> [Material to process]:

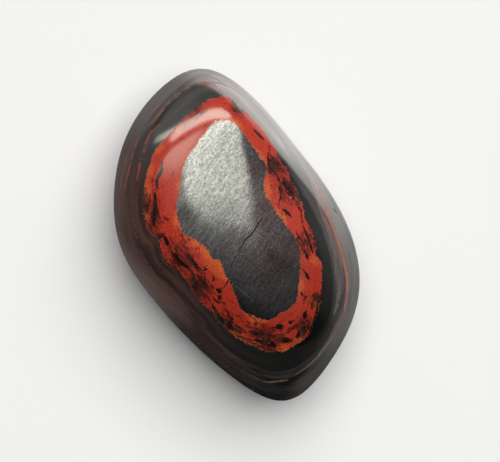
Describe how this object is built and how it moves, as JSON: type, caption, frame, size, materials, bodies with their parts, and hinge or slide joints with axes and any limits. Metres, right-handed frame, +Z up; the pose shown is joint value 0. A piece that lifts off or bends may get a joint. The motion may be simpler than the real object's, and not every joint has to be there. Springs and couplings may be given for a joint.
{
  "type": "banded ironstone pebble",
  "caption": "Tumbled and polished pebble of banded ironstone: dark iron ore with an eye-shaped ring of red jasper on its crown, lying on a small flat spot.",
  "frame": {"origin": "under the middle of the pebble's bounding box, level with the flat spot that it rests on", "axes": "+X along the pebble towards its broad lower end in the picture, +Y across it towards the steep side, +Z up through the crown with the ring of jasper"},
  "size_m": [0.032, 0.0208, 0.013],
  "materials": {
    "banded_ironstone": "polished, dark metallic iron ore with glossy red jasper beds"
  },
  "bodies": {
    "root": {"banded_ironstone": "banded_ironstone"}
  },
  "joints": []
}
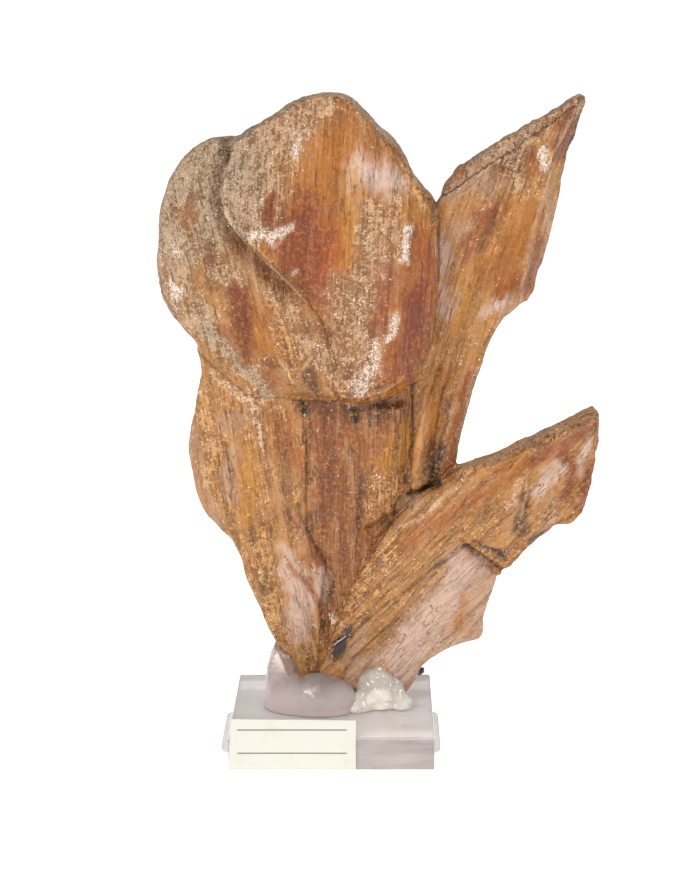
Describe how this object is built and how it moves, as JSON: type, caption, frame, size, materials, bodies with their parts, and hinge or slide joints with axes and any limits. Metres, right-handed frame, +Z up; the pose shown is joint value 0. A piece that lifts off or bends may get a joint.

> [What the task requires]: The lines above should be duplicated exactly.

> [The solution]:
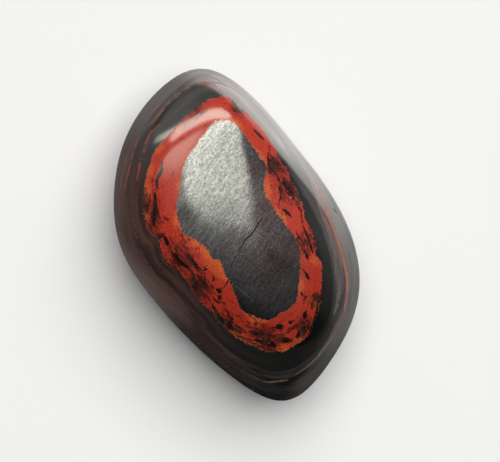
Describe how this object is built and how it moves, as JSON: type, caption, frame, size, materials, bodies with their parts, and hinge or slide joints with axes and any limits. Metres, right-handed frame, +Z up; the pose shown is joint value 0. A piece that lifts off or bends may get a joint. The motion may be simpler than the real object's, and not every joint has to be there. Springs and couplings may be given for a joint.
{
  "type": "banded ironstone pebble",
  "caption": "Tumbled and polished pebble of banded ironstone: dark iron ore with an eye-shaped ring of red jasper on its crown, lying on a small flat spot.",
  "frame": {"origin": "under the middle of the pebble's bounding box, level with the flat spot that it rests on", "axes": "+X along the pebble towards its broad lower end in the picture, +Y across it towards the steep side, +Z up through the crown with the ring of jasper"},
  "size_m": [0.032, 0.0208, 0.013],
  "materials": {
    "banded_ironstone": "polished, dark metallic iron ore with glossy red jasper beds"
  },
  "bodies": {
    "root": {"banded_ironstone": "banded_ironstone"}
  },
  "joints": []
}
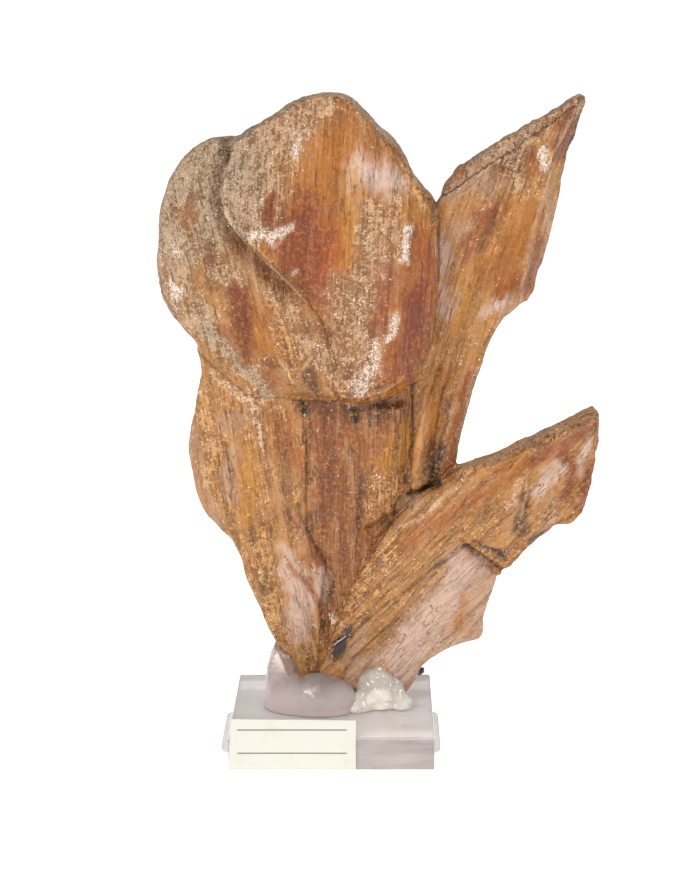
Describe how this object is built and how it moves, as JSON: type, caption, frame, size, materials, bodies with their parts, and hinge or slide joints with axes and any limits. Metres, right-handed frame, +Z up; the pose shown is joint value 0. A piece that lifts off or bends may get a joint.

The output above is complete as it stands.